PROBLEM - In the entries below, find the line containing "for name, shape" and the line containing "before = set(bpy.data.objects)". Copy those two lines and everything between them exactly, and only that.

── INPUT ──

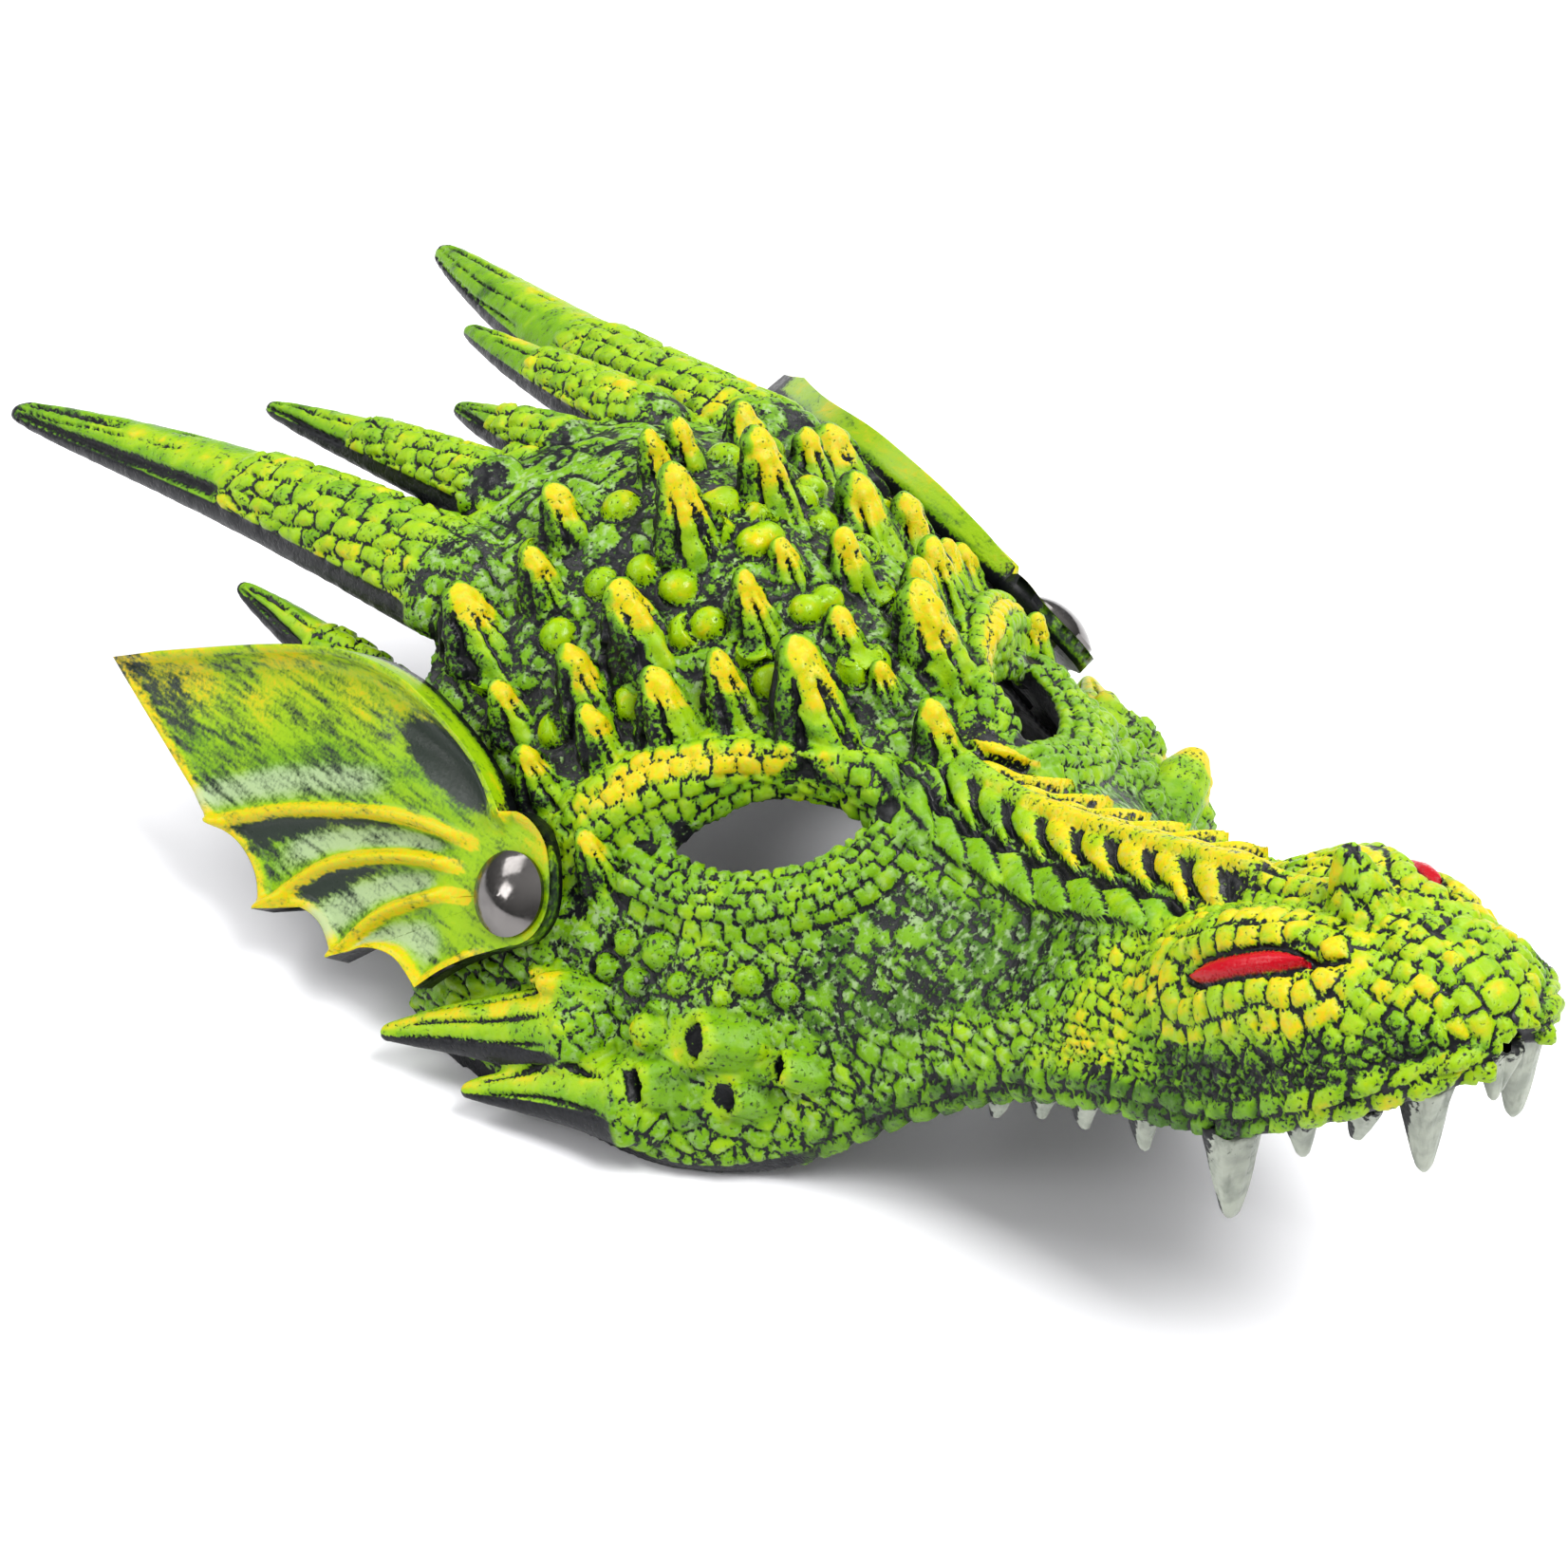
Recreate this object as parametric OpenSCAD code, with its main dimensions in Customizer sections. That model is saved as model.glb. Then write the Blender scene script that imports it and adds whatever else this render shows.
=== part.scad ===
// Moulded foam dragon half mask, lying face up: a hollow face with horns, two riveted ear fins and a strap.
// +Z is up, the snout points to -Y and the horns to +Y. The origin is on the table under the middle.

/* [Face] */
// Widest part of the face shell, at the temples
head_w = 150; // [144:1:156]
// Height of the crown above the table
crown_h = 79; // [76:1:82]
// Wall thickness of the foam moulding
wall = 4; // [3:0.5:5]
// Length of one eye hole, seen from above
eye_len = 37; // [32:1:38]
// Width of one eye hole, seen from above
eye_wide = 14; // [12:1:15]

/* [Horns and spikes] */
// Root radius of the two longest horns
horn_r = 13; // [11:0.5:14]
// Root radius of a forehead spike
spike_r = 6; // [5:0.5:7]
// Length of a full forehead spike
spike_len = 12; // [11:0.5:13]
// Length of the longest fangs
fang_len = 19; // [15:1:22]

/* [Ears] */
// Thickness of the ear fins
ear_t = 3.5; // [3:0.5:4]
// Free space between an ear and the parts on each side of it
ear_gap = 0.3; // [0.3:0.1:0.5]

/* [Rivets] */
// Diameter of the domed rivet cap
cap_d = 15; // [13:0.5:16]
// Height of the domed cap
cap_h = 3.5; // [3:0.25:4]
// Radius of the rivet post
post_r = 2; // [1.75:0.25:2.5]
// Running clearance of the ear's bore around the post
post_gap = 0.05; // [0.04:0.01:0.08]

/* [Strap] */
// Width of the elastic strap
strap_w = 18; // [15:1:20]
// Thickness of the elastic strap
strap_t = 1.2; // [1:0.1:1.5]

/* [Hidden] */
$fn = 48;

foam_green = "yellowgreen";
foam_dark = "olivedrab";
tooth_grey = "lightgray";
steel = "silver";

y_mid = 52.2;        // the eye line lies this far in front of the middle of the mask
n_along = 26;        // grid steps from the snout tip to the back edge
n_across = 22;       // grid steps from one lower edge to the other
root_depth = 60;     // the horns and spikes are cut off this deep under the skin

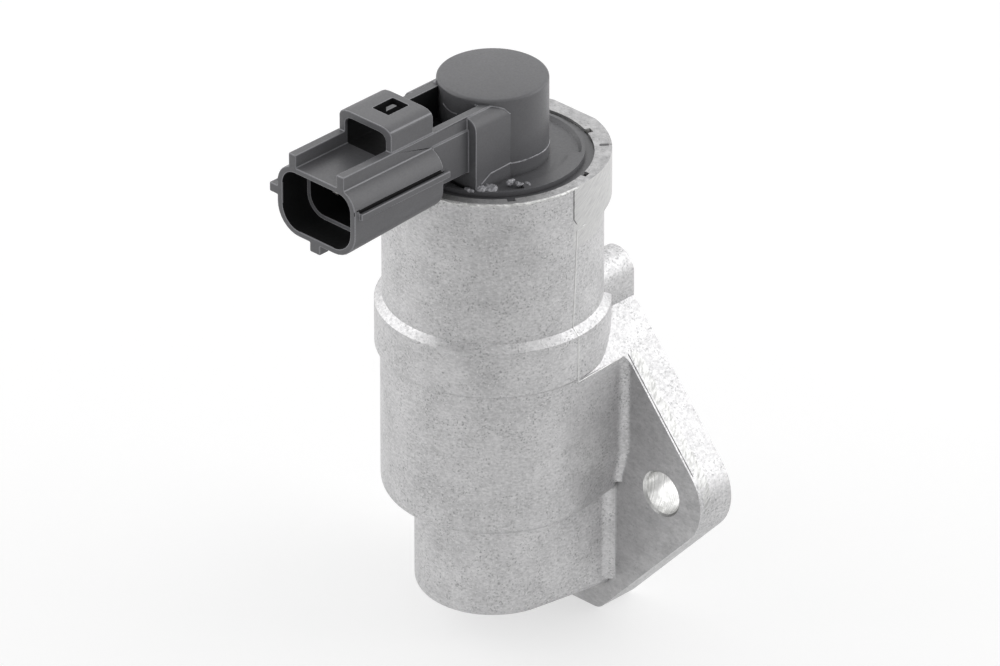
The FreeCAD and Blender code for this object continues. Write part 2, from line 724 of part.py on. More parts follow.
def cap_disc():
    """The moulded disc that closes the tube, with the domed stub over the core."""
    neck_r = lip_r - CAP_GAP
    outline = [(0, cap_floor), (cap_r, cap_floor), (cap_r, cap_lip_low - CAP_GAP),
               (neck_r, cap_lip_low - CAP_GAP), (neck_r, disc_top), (step_r, disc_top),
               (step_r, step_top), (ridge_r + CAP_RIDGE_HALF, step_top),
               (ridge_r - CAP_RIDGE_HALF, plate_top), (0, plate_top)]
    disc = turned(outline)
    land = ring(step_r - LAND_WIDTH, step_r, disc_top, step_top)
    wedge = turned_sector(step_r, disc_top, step_top, LAND_START, LAND_SWEEP)
    disc = disc.fuse(land.common(wedge))
    return disc.fuse(cap_stub())


def cap_stub():
    """The round stub with a slightly domed top and a small edge radius."""
    dome_r = (CAP_STUB_R ** 2 + CAP_DOME ** 2) / (2 * CAP_DOME)
    stub = ring(0, CAP_STUB_R, disc_top, stub_top)
    stub = stub.common(Part.makeSphere(dome_r, V(0, 0, stub_top - dome_r)))
    top_edges = [e for e in stub.Edges if e.BoundBox.ZMin > stub_top - 2 * CAP_DOME
                 and e.BoundBox.XLength > CAP_STUB_R]
    return stub.makeFillet(CAP_EDGE_R, top_edges)


def connector_shell():
    """The rounded socket shell with its latch rails, bridge, side strips and keys."""
    solid = rounded_block(SHELL_HALF, shell_low, shell_top, SHELL_CORNER_R, -MOUTH, -shell_rear)
    for side in (-1, 1):
        outer, inner = side * RAIL_OUT, side * rail_in
        solid = solid.fuse(box(min(outer, inner), max(outer, inner), -MOUTH, -CAP_STUB_R / 2,
                               shell_top - SHELL_CORNER_R, rail_top))
        edge = side * SHELL_HALF
        proud = side * (SHELL_HALF + STRIP_PROUD)
        sunk = side * (SHELL_HALF - SIDE_GROOVE)
        solid = solid.cut(box(min(edge, sunk), max(edge, sunk), STRIP_FRONT_SETBACK - MOUTH,
                              -shell_rear, strip_top, strip_top + SIDE_GROOVE_HEIGHT))
        solid = solid.fuse(box(min(sunk, proud), max(sunk, proud), STRIP_FRONT_SETBACK - MOUTH,
                               STRIP_TAIL - shell_rear, strip_top - STRIP_HEIGHT, strip_top))
    key_top = connector_axis + SIDE_KEY_RISE
    solid = solid.fuse(box(-SHELL_HALF - SIDE_KEY_PROUD, -SHELL_HALF + SIDE_GROOVE, -MOUTH,
                           KEY_DEPTH - MOUTH, key_top - SIDE_KEY_HEIGHT, key_top))
    solid = solid.fuse(box(FOOT_KEY_LEFT, FOOT_KEY_LEFT + FOOT_KEY_WIDTH, -MOUTH,
                           KEY_DEPTH - MOUTH, shell_low - FOOT_KEY_DROP,
                           shell_low + SOCKET_WALL_END / 2))
    return solid.fuse(latch_bridge())


def bridge_outline(trim, y):
    """The section of the latch bridge, drawn in by a wall where trim is given."""
    side = bridge_half - trim
    top = bridge_top - trim
    points = [V(side, y, shell_top - SOCKET_WALL_END / 2), V(side, y, top - BRIDGE_BEVEL_DROP),
              V(side - BRIDGE_BEVEL_RUN + trim / 2, y, top)]
    points += [V(-p.x, p.y, p.z) for p in reversed(points)]
    return Part.Face(Part.makePolygon(points + points[:1]))


def latch_bridge():
    """The bridge over the latch channel, with the window that the latch snaps into."""
    depth = V(0, bridge_front - bridge_rear, 0)
    bridge = bridge_outline(0, -bridge_front).extrude(depth)
    tunnel = bridge_outline(BRIDGE_WALL, -bridge_front).extrude(depth)
    floor = box(-bridge_half, bridge_half, -bridge_front, -bridge_rear,
                shell_top - SOCKET_WALL_END, shell_top)
    window_y = WINDOW_SETBACK - bridge_front
    window = box(-WINDOW_HALF, WINDOW_HALF, window_y, window_y + WINDOW_LENGTH,
                 bridge_top - 2 * BRIDGE_WALL, bridge_top)
    return bridge.cut(tunnel.cut(floor)).cut(window)


def connector_neck():
    """The neck behind the shell and the shoulder block on the front of the stub."""
    neck = box(-NECK_HALF, NECK_HALF, -shell_rear, -BLOCK_FRONT,
               connector_axis - NECK_DROP, shell_top)
    block_top = shell_top + SHOULDER_RISE
    shoulder_block = box(-SHOULDER_HALF, SHOULDER_HALF, -BLOCK_FRONT, 0, disc_top, block_top)
    long_edges = [e for e in shoulder_block.Edges
                  if e.BoundBox.ZMin > block_top - TOUCH and e.BoundBox.XLength < TOUCH]
    shoulder_block = shoulder_block.makeFillet(SHOULDER_EDGE_R, long_edges)
    return neck.fuse(shoulder_block)


def connector_cap(terminals):
    """The overmoulding: disc, stub, neck and socket in one, formed around the terminals."""
    solid = cap_disc().fuse(connector_neck()).fuse(connector_shell())
    pocket_floor = shell_top - POCKET_DEPTH
    pocket_top = rail_top + OVERRUN
    pocket = box(-rail_in, rail_in, -bridge_rear, 0, pocket_floor, pocket_top)
    solid = solid.cut(pocket.cut(ring(0, CAP_STUB_R, pocket_floor, pocket_top)))
    solid = solid.removeSplitter()
    half = SHELL_HALF - SOCKET_WALL_SIDE
    low = shell_low + SOCKET_WALL_END
    top = shell_top - SOCKET_WALL_END
    solid = solid.cut(rounded_block(half, low, top, SOCKET_CORNER_R,
                                    -MOUTH, SOCKET_STEP_DEPTH - MOUTH))
    solid = solid.cut(rounded_block(half - SOCKET_STEP, low + SOCKET_STEP, top - SOCKET_STEP,
                                    SOCKET_CORNER_R - SOCKET_STEP / 2, -MOUTH, SOCKET_DEPTH - MOUTH))
    solid = solid.cut(ring(0, CORE_R + CAP_GAP, cap_floor, core_top + CAP_GAP))
    solid = solid.cut(ring_groove(cap_r, CAP_RING_WIRE_R, cap_ring_height))
    for blade in terminals:
        solid = solid.cut(blade)
    return solid


def pieces():
    """Every piece by name, drawn about the valve axis."""
    left = terminal(-1)
    right = terminal(1)
    return {
        "valve_housing": valve_housing(),
        "flange_seal": flange_seal(),
        "valve_seat": valve_seat(),
        "lower_pole_plate": lower_pole_plate(),
        "lower_bush": lower_bush(),
        "lower_o_ring": o_ring(solenoid_bore_r, PLATE_RING_WIRE_R, plate_ring_height),
        "solenoid_can": solenoid_can(),
        "guide_sleeve": guide_sleeve(),
        "coil_bobbin": coil_bobbin(),
        "coil_winding": coil_winding(),
        "upper_pole_plate": upper_pole_plate(),
        "fixed_core": fixed_core(),
        "upper_bush": upper_bush(),
        "connector_cap": connector_cap([left, right]),
        "terminal_left": left,
        "terminal_right": right,
        "cap_o_ring": o_ring(cap_bore_r, CAP_RING_WIRE_R, cap_ring_height),
        "spring_cup": spring_cup(),
        "return_spring": return_spring(),
        "armature": armature(),
        "stop_washer": stop_washer(),
        "valve_shaft": valve_shaft(),
        "valve_head": valve_head(),
        "head_facing": head_facing(),
        "shaft_clip": shaft_clip(),
    }


def main():
    """Move every piece to the flange's own origin and write it."""
    os.makedirs("parts", exist_ok=True)
    for name, shape in pieces().items():
        shape.translate(V(0, -MATING_FACE, -BOLT_HEIGHT))
        shape.exportStep(os.path.join("parts", name + ".step"))
        print(name, len(shape.Solids), shape.isValid(), round(shape.Volume, 1))


main()
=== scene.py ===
"""Idle air control valve: the finish of every surface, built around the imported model.

The file is laid out as a Blender add-on and is run as a script. Lengths in the settings are in
millimetres, and meshes are in metres, in the part's own frame: X along the flange, Y out of the
mating face, Z up along the valve. The valve's axis stands at x = 0, y = AXIS_Y.
"""

import json
import math

import bmesh
import bpy
from bpy.props import FloatProperty, FloatVectorProperty, IntProperty, PointerProperty
from mathutils import Matrix, Vector, noise

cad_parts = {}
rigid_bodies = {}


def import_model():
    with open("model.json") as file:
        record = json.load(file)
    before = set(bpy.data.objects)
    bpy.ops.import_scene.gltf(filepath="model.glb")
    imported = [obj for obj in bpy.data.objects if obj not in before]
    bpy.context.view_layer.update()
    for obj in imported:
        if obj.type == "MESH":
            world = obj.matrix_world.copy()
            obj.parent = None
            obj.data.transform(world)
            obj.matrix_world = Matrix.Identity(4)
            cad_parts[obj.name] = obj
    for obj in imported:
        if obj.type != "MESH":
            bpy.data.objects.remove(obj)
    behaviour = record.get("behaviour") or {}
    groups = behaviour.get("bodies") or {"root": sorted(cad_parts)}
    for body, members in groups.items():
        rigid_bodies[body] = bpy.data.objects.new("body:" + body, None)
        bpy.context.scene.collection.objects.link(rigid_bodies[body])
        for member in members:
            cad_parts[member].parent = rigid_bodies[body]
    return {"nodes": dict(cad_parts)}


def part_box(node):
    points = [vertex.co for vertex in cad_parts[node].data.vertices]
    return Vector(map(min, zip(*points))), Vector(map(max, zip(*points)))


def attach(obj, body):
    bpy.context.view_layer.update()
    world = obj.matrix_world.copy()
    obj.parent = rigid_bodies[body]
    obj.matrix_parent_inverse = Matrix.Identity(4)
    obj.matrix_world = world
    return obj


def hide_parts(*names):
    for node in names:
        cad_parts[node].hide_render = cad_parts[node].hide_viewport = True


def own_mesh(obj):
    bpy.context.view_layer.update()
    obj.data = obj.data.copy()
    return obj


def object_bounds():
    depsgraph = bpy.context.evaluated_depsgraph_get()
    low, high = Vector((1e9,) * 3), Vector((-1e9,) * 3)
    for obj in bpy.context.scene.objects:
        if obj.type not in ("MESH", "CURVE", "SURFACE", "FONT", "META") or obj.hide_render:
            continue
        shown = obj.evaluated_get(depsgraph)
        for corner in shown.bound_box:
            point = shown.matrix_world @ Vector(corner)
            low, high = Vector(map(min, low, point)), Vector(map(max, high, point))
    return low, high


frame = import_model()
cad_low, cad_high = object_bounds()

bl_info = {
    "name": "Idle air control valve",
    "version": (1, 0, 0),
    "blender": (4, 5, 0),
    "location": "View3D > Sidebar > Valve",
    "description": "Dresses the valve's packed nodes with their castings, mouldings and finishes",
    "category": "Object",
}

MM = 0.001

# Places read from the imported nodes
_, housing_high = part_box("valve_housing")
cap_low, cap_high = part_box("connector_cap")
spring_low, spring_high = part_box("return_spring")
winding_low, winding_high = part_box("coil_winding")
can_low, can_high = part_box("solenoid_can")
core_low, core_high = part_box("fixed_core")
AXIS_Y = (can_low.y + can_high.y) / 2
RIM_TOP = housing_high.z

# Heights of the casting above the mating face's bolt line, and its radii about the valve axis
BOLT_HEIGHT = 21.25 * MM
COLLAR_LOW = 43.3 * MM - BOLT_HEIGHT
COLLAR_TOP = 51.5 * MM - BOLT_HEIGHT
LEDGE_TOP = 52.6 * MM - BOLT_HEIGHT
SLOPE_LOW = 66.6 * MM - BOLT_HEIGHT
RIM_STEP = 69.8 * MM - BOLT_HEIGHT
TUBE_R = 17.4 * MM
COLLAR_R = 18.6 * MM
LOWER_R = 17.7 * MM
RIM_SHIFT = 1.5 * MM
RIM_R = 17.56 * MM
LIP_R = 15.85 * MM
BOLT_X = 25.75 * MM
BOLT_HOLE_R = 3.6 * MM
EAR_R = 8.45 * MM
FLANGE_FRONT = -7.1 * MM
PARTING_Y = -4.2 * MM
TOP_CORNER = Vector((12.0 * MM, 48.1 * MM - BOLT_HEIGHT))
TOP_CORNER_R = 1.5 * MM
WINDING_BORE_R = 7.1 * MM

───

WRITTEN RESPONSE -
    for name, shape in pieces().items():
        shape.translate(V(0, -MATING_FACE, -BOLT_HEIGHT))
        shape.exportStep(os.path.join("parts", name + ".step"))
        print(name, len(shape.Solids), shape.isValid(), round(shape.Volume, 1))


main()
=== scene.py ===
"""Idle air control valve: the finish of every surface, built around the imported model.

The file is laid out as a Blender add-on and is run as a script. Lengths in the settings are in
millimetres, and meshes are in metres, in the part's own frame: X along the flange, Y out of the
mating face, Z up along the valve. The valve's axis stands at x = 0, y = AXIS_Y.
"""

import json
import math

import bmesh
import bpy
from bpy.props import FloatProperty, FloatVectorProperty, IntProperty, PointerProperty
from mathutils import Matrix, Vector, noise

cad_parts = {}
rigid_bodies = {}


def import_model():
    with open("model.json") as file:
        record = json.load(file)
    before = set(bpy.data.objects)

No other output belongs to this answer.